Langston University students at the University Center of Southern Oklahoma had another first on Thursday night when they were recognized in a white coat ceremony, the budding program’s first in Ardmore.
Fourteen students walked the stage at Emmanual Baptist Church in Ardmore to receive white coats, symbolizing their transition from classroom learning to the clinicals they’ll complete at Mercy Ardmore. UCSO Site Director Anna Duran said the ceremony is special for many reasons.
“Not every nursing school does a white coat ceremony,” Duran said. “It’s an honor to have the grant to do the ceremony, and it’s to showcase the students and outlines the expectations we have for them.”
During the presentation, instructor Suzie Shalver explained the history of the ceremony, detailing how it was extended to prestigious nursing schools in 2014.
 “The profession of nursing was recognized because of the substantial contributions we’ve made through research and nursing education, and dedication to the
communities and populations that we serve,” Shalver said. “It has since been established at nursing schools throughout the country.”
Shalver said the ceremony may be somewhat different from institution to institution, but it always represents the students’ acceptance of the moral and professional demands of their field and commitment to their patients.
“These nursing students, I can say without a doubt, are committed to what they have chosen to do as nurses,” Shalver said. “It is our hope that they will be committed to be lifelong learners in not only learning, but in application of knowledge in their various health care settings.”
Tammy Franklin, coordinator of nursing excellence at Mercy Ardmore, addressed the students with encouraging words and referenced a favorite film of hers, Somewhere Tomorrow, a 1984 film about a teenager dealing with the death of her father.
“Without death, man would not strive to leave his mark upon the earth,” she said. “As nurses, we have the opportunity to leave an everlasting mark on others.”
Renita Dotson, lead school nurse for Ardmore City Schools, served as the event’s keynote speaker.
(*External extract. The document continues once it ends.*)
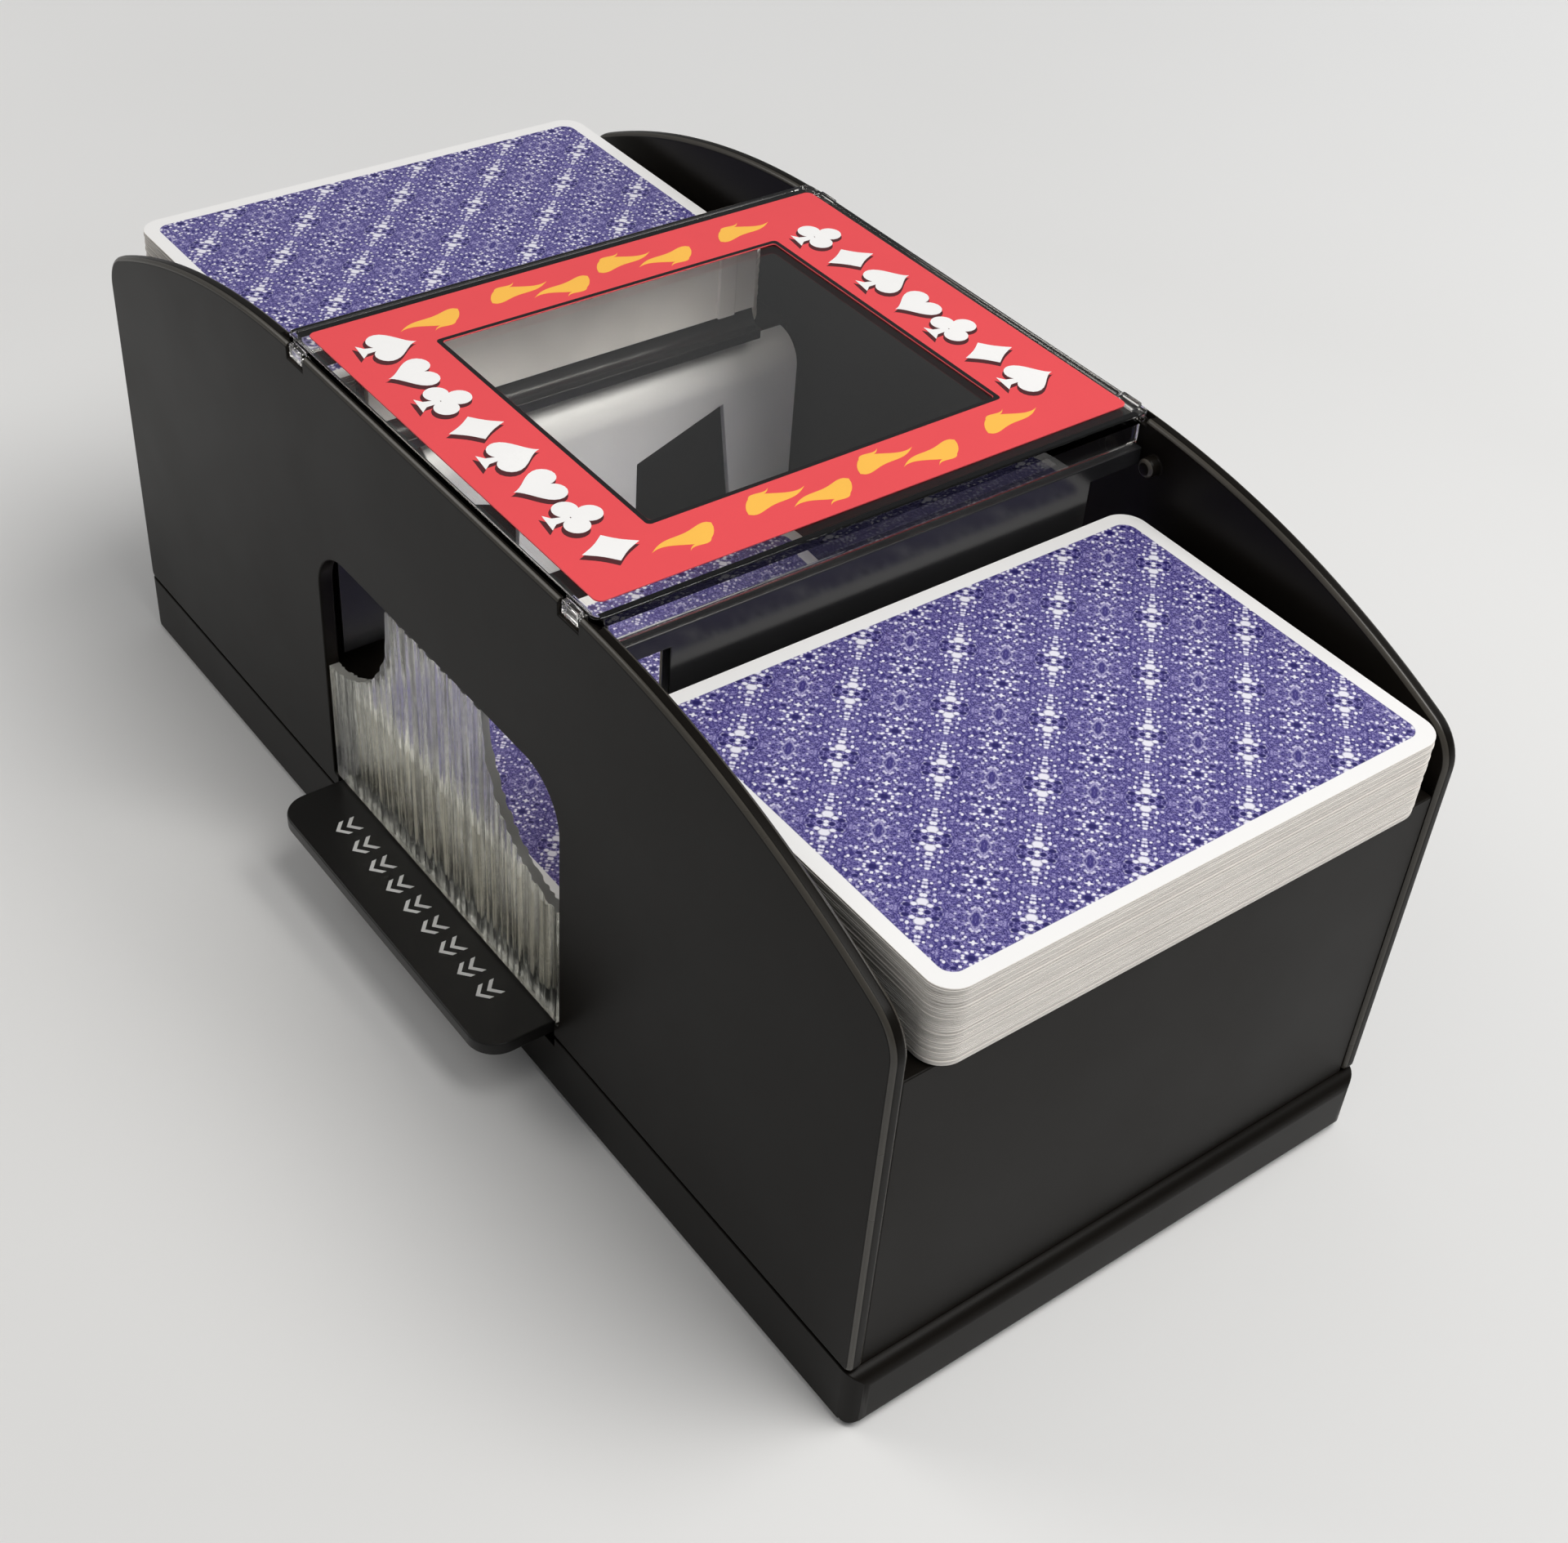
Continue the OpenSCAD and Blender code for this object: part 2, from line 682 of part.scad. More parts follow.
module press_bar() {
    seat() color([0.1, 0.1, 0.1]) difference() {
        union() {
            translate([0, 0, tab_z]) linear_extrude(tab_t) difference() {
                translate([-tab_w / 2, -half_w - tab_out]) square([tab_w, half_w + tab_out + pivot_y + 1.5]);
                for (s = [-1, 1]) translate([s * tab_w / 2, -half_w - tab_out]) difference() {
                    square(10, center = true);
                    translate([-s * 5, 5]) circle(5);
                    translate([-s * 10, 0]) square(10, center = true);
                    translate([0, 10]) square(10, center = true);
                }
            }
            for (s = [-1, 1]) {
                rod_x(pivot_y, pivot_z, s > 0 ? 19.4 : -28.2, s > 0 ? 28.2 : -19.4, knuckle_r);
                slab([s > 0 ? 19.4 : -28.2, pivot_y - 1.5, pivot_z], [s > 0 ? 28.2 : -19.4, pivot_y + 1.5, tab_z + 1]);
            }
        }
        rod_x(pivot_y, pivot_z, -60, 60, pivot_pin_r + run_gap);
        // room for the ears
        for (s = [-1, 1]) {
            slab([s > 0 ? 15.4 : -19.4, pivot_y - 3.2, pivot_z - 4], [s > 0 ? 19.4 : -15.4, pivot_y + 3, tab_z + tab_t + 1]);
            slab([s > 0 ? 28.2 : -40, pivot_y - 3.2, pivot_z - 4], [s > 0 ? 40 : -28.2, pivot_y + 3, tab_z + tab_t + 1]);
        }
    }
}

module press_bar_pins() {
    seat() color([0.7, 0.7, 0.72]) for (s = [-1, 1]) {
        rod_x(pivot_y, pivot_z, s > 0 ? 15.6 : -32, s > 0 ? 32 : -15.6, pivot_pin_r);
    }
}

module press_bar_springs() {
    spring_h = tab_z - pan_floor - 0.7;
    seat() color([0.7, 0.7, 0.72]) for (s = [-1, 1]) {
        translate([s * spring_x, spring_y, pan_floor + 0.35]) tube(coil(2.4, spring_h, 5, 12), 0.25, 6, [0, 0, 1]);
    }
}

module switch_body() {
    seat() color([0.1, 0.1, 0.1]) difference() {
        slab([-8, -45.5, pan_floor + fit_gap], [8, -38.5, pan_floor + 6.6]);
        slab([-2, -44, pan_floor + 4.6], [2, -40, pan_floor + 8]);
    }
}

module switch_button() {
    seat() color([0.8, 0.2, 0.15]) slab([-1.6, -43.6, pan_floor + 6], [1.6, -40.4, tab_z - 0.1]);
}

// ---- drive ----

module right_drive(part) {
    idler_phase = idler_angle + 180 + 180 / idler_small_teeth;
    roller_phase = idler_angle;
    if (part == "shaft") rod_y(roller_x, roller_z, -hanger_y - 5, gear_y + gear_w + 0.4, shaft_r);
    if (part == "hubs") for (s = [-1, 1]) difference() {
        rod_y(roller_x, roller_z, s * tyre_y - tyre_w / 2 - 0.5, s * tyre_y + tyre_w / 2 + 0.5, tyre_r - 3);
        rod_y(roller_x, roller_z, s * tyre_y - tyre_w, s * tyre_y + tyre_w, shaft_r);
    }
    if (part == "tyres") for (s = [-1, 1]) difference() {
        rod_y(roller_x, roller_z, s * tyre_y - tyre_w / 2, s * tyre_y + tyre_w / 2, tyre_r);
        rod_y(roller_x, roller_z, s * tyre_y - tyre_w, s * tyre_y + tyre_w, tyre_r - 3);
    }
    if (part == "roller_gear") difference() {
        gear(roller_x, roller_z, gear_y, gear_w, roller_teeth, roller_phase);
        rod_y(roller_x, roller_z, gear_y - 1, gear_y + gear_w + 1, shaft_r);
    }
    if (part == "idler_gear") difference() {
        union() {
            gear(idler_x, idler_z, gear_y - 0.4, big_y - gear_y + 0.4, idler_small_teeth, idler_phase);
            gear(idler_x, idler_z, big_y, big_w, idler_big_teeth, pinion_angle);
        }
        rod_y(idler_x, idler_z, gear_y - 2, big_y + big_w + 1, 1 + run_gap);
    }
    if (part == "idler_pin") {
        rod_y(idler_x, idler_z, hanger_y + 0.1, big_y + big_w + 0.7, 1);
        rod_y(idler_x, idler_z, big_y + big_w + 0.2, big_y + big_w + 0.9, 1.9);
    }
    if (part == "pinion") difference() {
        gear(motor_x, motor_z, big_y - 0.4, 3.4, pinion_teeth, pinion_angle + 180 + 180 / pinion_teeth);
        rod_y(motor_x, motor_z, big_y - 2, big_y + 5, 1);
    }
    if (part == "motor_shaft") rod_y(motor_x, motor_z, hanger_y - 4, big_y + 3.2, 1);
    if (part == "motor") difference() {
        union() {
            intersection() {
                rod_y(motor_x, motor_z, hanger_y - motor_len, hanger_y, motor_r);
                slab([motor_x - motor_flat / 2, 0, motor_z - motor_r], [motor_x + motor_flat / 2, 60, motor_z + motor_r]);
            }
            rod_y(motor_x, motor_z, hanger_y - 1, hanger_y + 1.6, 3);
            rod_y(motor_x, motor_z, hanger_y - motor_len - 1.2, hanger_y - motor_len + 1, 3.5);
            for (x = [72.5, 76.2]) slab([x - 0.4, 5.6, 43.8], [x + 0.4, hanger_y - motor_len + 0.5, 46.4]);
        }
        rod_y(motor_x, motor_z, hanger_y - 6, hanger_y + 2, 1 + run_gap);
        for (s = [-1, 1]) rod_y(motor_x, motor_z + s * 8, hanger_y - 3, hanger_y + 1, 0.95);
    }
    if (part == "bushes") {
        for (y = [-hanger_y - hanger_t, hanger_y]) difference() {
            union() {
                rod_y(roller_x, roller_z, y, y + hanger_t, 3);
                rod_y(roller_x, roller_z, y > 0 ? y - 0.7 : y + hanger_t, y > 0 ? y : y + hanger_t + 0.7, 4);
            }
            rod_y(roller_x, roller_z, y - 3, y + 6, shaft_r + run_gap);
        }
    }
    if (part == "motor_screws") for (s = [-1, 1]) {
        rod_y(motor_x, motor_z + s * 8, hanger_y - 2.5, hanger_y + hanger_t + 0.1, 0.9);
        rod_y(motor_x, motor_z + s * 8, hanger_y + hanger_t + 0.05, hanger_y + hanger_t + 1, 1.7);
    }
}

module right_roller_shaft() { seat() color([0.75, 0.75, 0.77]) right_drive("shaft"); }
module left_roller_shaft() { seat() color([0.75, 0.75, 0.77]) on_left() right_drive("shaft"); }
module right_roller_hubs() { seat() color([0.85, 0.85, 0.82]) right_drive("hubs"); }
module left_roller_hubs() { seat() color([0.85, 0.85, 0.82]) on_left() right_drive("hubs"); }
module right_roller_tyres() { seat() color([0.2, 0.2, 0.2]) right_drive("tyres"); }
module left_roller_tyres() { seat() color([0.2, 0.2, 0.2]) on_left() right_drive("tyres"); }
module right_roller_gear() { seat() color([0.9, 0.9, 0.88]) right_drive("roller_gear"); }
module left_roller_gear() { seat() color([0.9, 0.9, 0.88]) on_left() right_drive("roller_gear"); }
module right_idler_gear() { seat() color([0.9, 0.9, 0.88]) right_drive("idler_gear"); }
module left_idler_gear() { seat() color([0.9, 0.9, 0.88]) on_left() right_drive("idler_gear"); }
module right_motor() { seat() color([0.6, 0.6, 0.62]) right_drive("motor"); }
module left_motor() { seat() color([0.6, 0.6, 0.62]) on_left() right_drive("motor"); }
module right_motor_shaft() { seat() color([0.75, 0.75, 0.77]) right_drive("motor_shaft"); }
module left_motor_shaft() { seat() color([0.75, 0.75, 0.77]) on_left() right_drive("motor_shaft"); }
module right_motor_pinion() { seat() color([0.8, 0.65, 0.3]) right_drive("pinion"); }
module left_motor_pinion() { seat() color([0.8, 0.65, 0.3]) on_left() right_drive("pinion"); }

module both_sides(part) {
    right_drive(part);
    on_left() right_drive(part);
}

module idler_pins() { seat() color([0.75, 0.75, 0.77]) both_sides("idler_pin"); }
module shaft_bushes() { seat() color([0.75, 0.6, 0.3]) both_sides("bushes"); }
module motor_screws() { seat() color([0.7, 0.7, 0.72]) both_sides("motor_screws"); }

// ---- power ----

// Places the cells: alternate ones are turned end for end
module at_cells() {
    for (i = [0:3]) {
        translate([0, (i - 1.5) * cell_pitch, cell_z])
            if (i % 2 == 0) children(); else translate([box_x0 + box_x1, 0, 0]) mirror([1, 0, 0]) children();
    }
}

module battery_cells() {
    seat() color([0.75, 0.5, 0.2]) at_cells() {
        rod_x(0, 0, cell_x, cell_x + cell_l, cell_r);
        rod_x(0, 0, cell_x + cell_l - 0.5, cell_x + cell_l + nub_l, 2.75);
    }
}

module battery_contacts() {
    plate_t = 0.4;
    seat() color([0.75, 0.75, 0.75]) {
        // far end joins cells 1 to 2 and 3 to 4
        for (s = [-1, 1]) {
            slab([box_x1 - plate_t - 0.1, s * cell_pitch - 12, cell_z - 5], [box_x1 - 0.1, s * cell_pitch + 12, cell_z + 5]);
        }
        // near end joins cells 2 to 3, and carries a solder tab for each outer cell
        slab([box_x0 + 0.1, -12, cell_z - 5], [box_x0 + 0.1 + plate_t, 12, cell_z + 5]);
        for (s = [-1, 1]) {
            slab([box_x0 + 0.1, s * cell_pitch * 1.5 - 5, cell_z - 5],
                 [box_x0 + 0.1 + plate_t, s * cell_pitch * 1.5 + 5, cell_z + 5]);
            slab([box_x0 + 0.1, s * cell_pitch * 1.5 - 1.5, cell_z],
                 [box_x0 + 0.1 + plate_t, s * cell_pitch * 1.5 + 1.5, box_top + 5]);
        }
        at_cells() translate([box_x0 + 0.8, 0, 0]) rotate([0, 90, 0])
            tube(coil(3, cell_x - box_x0 - 1.3, 4, 10), 0.25, 6, [0, 0, 1]);
    }
}

wire_r = 0.6;

module red_wires() {
    seat() color([0.8, 0.1, 0.1]) {
        tube(spline([[47.9, 22.8, 22.4], [49, 26, 24], [50, 35, 20], [47, 35.8, 10.5], [42, 35.8, 8.2], [39, 30, 5.5],
                     [38.5, 0, 4.4], [38, -22, 4.4], [34, -34.8, 4.4], [14, -36, 4.4], [10.2, -39, 4.8],
                     [8.6, -41, 5]], 5), wire_r);
        tube(spline([[8.7, -44, 5.5], [11, -46.2, 5], [20, -46.9, 4.6], [32, -46.4, 4.6], [39, -40, 6.5], [43, -37.8, 8.6],
                     [48, -37.4, 12], [56, -37.8, 24], [66, -30, 36], [72.2, -8, 44], [72.5, 5, 45.7]], 5), wire_r);
        tube(spline([[-8.7, -44, 5.5], [-11, -46.2, 5], [-20, -46.9, 4.6], [-32, -46.4, 4.6], [-39, -40, 6.5],
                     [-43, -37.8, 8.6], [-48, -37.4, 12], [-56, -37.8, 24], [-66, -30, 36], [-72.2, -8, 44],
                     [-72.5, 5, 45.7]], 5), wire_r);
    }
}

module black_wires() {
    seat() color([0.1, 0.1, 0.1]) {
        tube(spline([[47.9, -22.8, 22.4], [50, -21, 26], [60, -12, 34], [72, -3, 40], [76.2, 5, 45.8]], 6), wire_r);
        tube(spline([[76.2, 5, 44.2], [78, 1, 38], [70, 16, 29], [56, 33, 25], [48, 39, 12], [42, 39, 8.6], [30, 39.5, 6],
                     [0, 39.5, 5], [-30, 39.5, 6], [-42, 39, 8.6], [-48, 39, 12], [-56, 33, 25], [-70, 16, 29],
                     [-78, 1, 38], [-76.2, 5, 44.2]], 5), wire_r);
    }
}

// ---- fasteners ----

module case_screws() {
    seat() color([0.7, 0.7, 0.72]) four() {
        rod_z(case_screw_x, case_screw_y, foot_h + 0.4, pan_floor, 2.9);
        rod_z(case_screw_x, case_screw_y, pan_floor - 0.2, 15.5, 1.4);
    }
}

module panel_screws() {
    seat() color([0.7, 0.7, 0.72]) four() for (z = panel_screw_z) {
        rod_y(panel_screw_x, z, 39.8, 41.4, 2.6);
        rod_y(panel_screw_x, z, 41.2, 47, 1.25);
    }
}

base_pan();
rubber_feet();
battery_door();
front_side_panel();
rear_side_panel();
right_card_tray();
left_card_tray();
right_gate();
left_gate();
right_card_stop();
left_card_stop();
right_feed_chute();
left_feed_chute();
bin_shelf();
top_cover();
cover_insert();
card_bin();
shuffled_cards();
right_deck();
left_deck();
press_bar();
press_bar_pins();
press_bar_springs();
switch_body();
switch_button();
right_roller_shaft();
left_roller_shaft();
right_roller_hubs();
left_roller_hubs();
right_roller_tyres();
left_roller_tyres();
right_roller_gear();
left_roller_gear();
shaft_bushes();
right_idler_gear();
left_idler_gear();
idler_pins();
right_motor();
left_motor();
right_motor_shaft();
left_motor_shaft();
right_motor_pinion();
left_motor_pinion();
battery_cells();
battery_contacts();
red_wires();
black_wires();
case_screws();
panel_screws();
motor_screws();
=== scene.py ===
"""Looks of the automatic card shuffler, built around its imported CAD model.

Pieces are made in millimetres about the machine's middle plane, then put into the row frame in metres.
"""

import math
import random

import bmesh
import bpy
import numpy as np
from mathutils import Matrix, Vector


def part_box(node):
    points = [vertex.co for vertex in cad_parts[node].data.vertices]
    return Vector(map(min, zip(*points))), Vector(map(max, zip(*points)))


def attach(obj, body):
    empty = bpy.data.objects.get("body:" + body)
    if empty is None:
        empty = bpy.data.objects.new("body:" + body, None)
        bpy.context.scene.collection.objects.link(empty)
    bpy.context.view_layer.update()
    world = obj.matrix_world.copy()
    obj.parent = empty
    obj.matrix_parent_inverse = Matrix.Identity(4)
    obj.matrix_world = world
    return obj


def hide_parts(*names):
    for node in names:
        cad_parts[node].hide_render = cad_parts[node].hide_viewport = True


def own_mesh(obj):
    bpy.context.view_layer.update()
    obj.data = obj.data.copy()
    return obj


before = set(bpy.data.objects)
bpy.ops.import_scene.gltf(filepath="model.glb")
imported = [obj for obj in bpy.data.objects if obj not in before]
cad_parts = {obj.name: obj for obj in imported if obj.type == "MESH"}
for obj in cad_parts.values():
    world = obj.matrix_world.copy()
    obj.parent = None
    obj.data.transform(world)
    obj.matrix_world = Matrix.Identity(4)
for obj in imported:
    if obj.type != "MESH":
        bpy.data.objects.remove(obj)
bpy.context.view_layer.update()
scene = bpy.context.scene
scene.view_settings.view_transform = "Standard"

MM = 0.001
MID_Y = (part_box("front_side_panel")[0].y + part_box("rear_side_panel")[1].y) / 2
TO_ROW = Matrix.Translation((0, MID_Y, 0)) @ Matrix.Scale(MM, 4)


def box_of(node):
    """Lowest and highest corner of a CAD node, in millimetres about the middle plane."""
    back = TO_ROW.inverted()
    lo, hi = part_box(node)
    return back @ lo, back @ hi


# ---- mesh helpers ----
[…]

Over her 30-year career, she’s been a nurse in orthopedics, geriatrics, pediatrics, home health care and surgical nursing. She said she always felt nursing was her calling, because she experienced tragedy firsthand from a young age.
“It gave me that desire to serve others, but I also feel that the spirit of God has led me, and he has given me that calling,” Dotson said.
Dotson referenced groundbreaking historical figures in the field of nursing like Mary Mahoney, Florence Nightingale and Rebecca Crumpler, calling for the students to be a voice and advocate for their patients, emphasizing their transition from the classroom to clinical learning.
“You will stand on the shoulders of many great ones before you,” Dotson said. “They paved the way, they laid the foundation for each of you to walk forward. Here we have the opportunity to serve, to transform people’s lives, to make a significant difference in the lives of your patients.”
During the ceremony, Langston School of Nursing and Health Professions Teressa Hunter thanked Langston administrators involved with the partnership for their work from the beginning. She also thanked Mary Johnson, an Ardmore Middle School teacher and Langston alumnus who first broached the idea of Langston taking the spot, along with the City of Ardmore, Ardmore Institute of Health, UCSO and their board. In addition, she thanked the Westheimer, McMcrory, Noble, and Southern Oklahoma Memorial foundations, along with the church staff and Pastor Donny Custar.
After the ceremony, families gathered around the stage to take pictures of the students, all proudly wearing their white coats.